介護事業を行っている会社、社会福祉法人の皆さまにお集まりいただき、セミナーをいたしました。
第1部 介護事業者のための労基法
- 労基法違反と介護事業者
- 介護事業者がふまえておきたい労働時間の法律
- 介護事業者がふまえておきたい賃金の法律
第2部 介護事業者がすぐに使える助成金
- 助成金の原資・注意点
- 均衡待遇・正社員化推進奨励金 3. 介護労働環境向上奨励金
実際にあった事例をもっと話しに盛り込めばよかった・・・と反省です。
日ごろ勤務時間や年次有給休暇の付与のことで気を使っていると思われる総務部長の方から、質問をいただきました。
8時間で5日勤務の人が1日有給を取り、6日めに出勤して2時間働いた。このとき、2時間の労働に割増賃金はを払わなければならないのでしょうか?
『労基法第39条の解釈として「年次有給休暇としての休業日数は 『本条第1項及び第2項の規定の適用について』は『出勤として取り扱う』こと。
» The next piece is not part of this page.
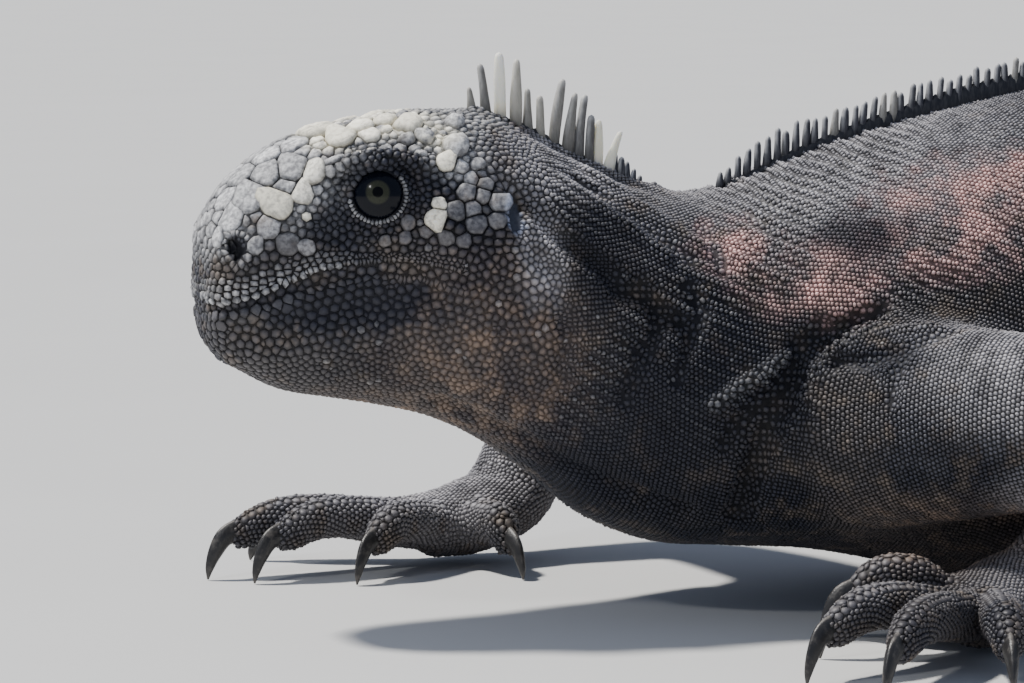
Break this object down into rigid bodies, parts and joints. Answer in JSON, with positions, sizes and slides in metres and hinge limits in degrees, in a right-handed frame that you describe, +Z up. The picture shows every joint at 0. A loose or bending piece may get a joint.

」 とあります。 けれどもこの通達は、『本条第1項及び第2項の適用について』 と対象を限定した上で、「本当は休業なんだけど出勤したものと 『取り扱う』 と言っているにすぎません。
割増賃金の支払い義務が生じるのは、労基法上は「第33条または前条第1項の規定により労働時間を延長」 した場合(法第37条第1項)だけであり、労基法第32条第1項の 「労働」 は 「労働者が指揮命令下に置かれていること」です。
年次有給休暇で休業した日は、出勤率を計算するときには出勤として取り扱わなければなりませんが、使用者の指揮命令下にあるわけではないので、労基法上は『所定労働時間労働したものとして取り扱う』必要はありません。
実務上は年次有給休暇の取得日を通常の出勤をしたとして給与計算しますが、労働時間としてはカウントしません。 但し、法律を上回って割増賃金を支払うと就業規則で規定していれば、それによらなければなりません。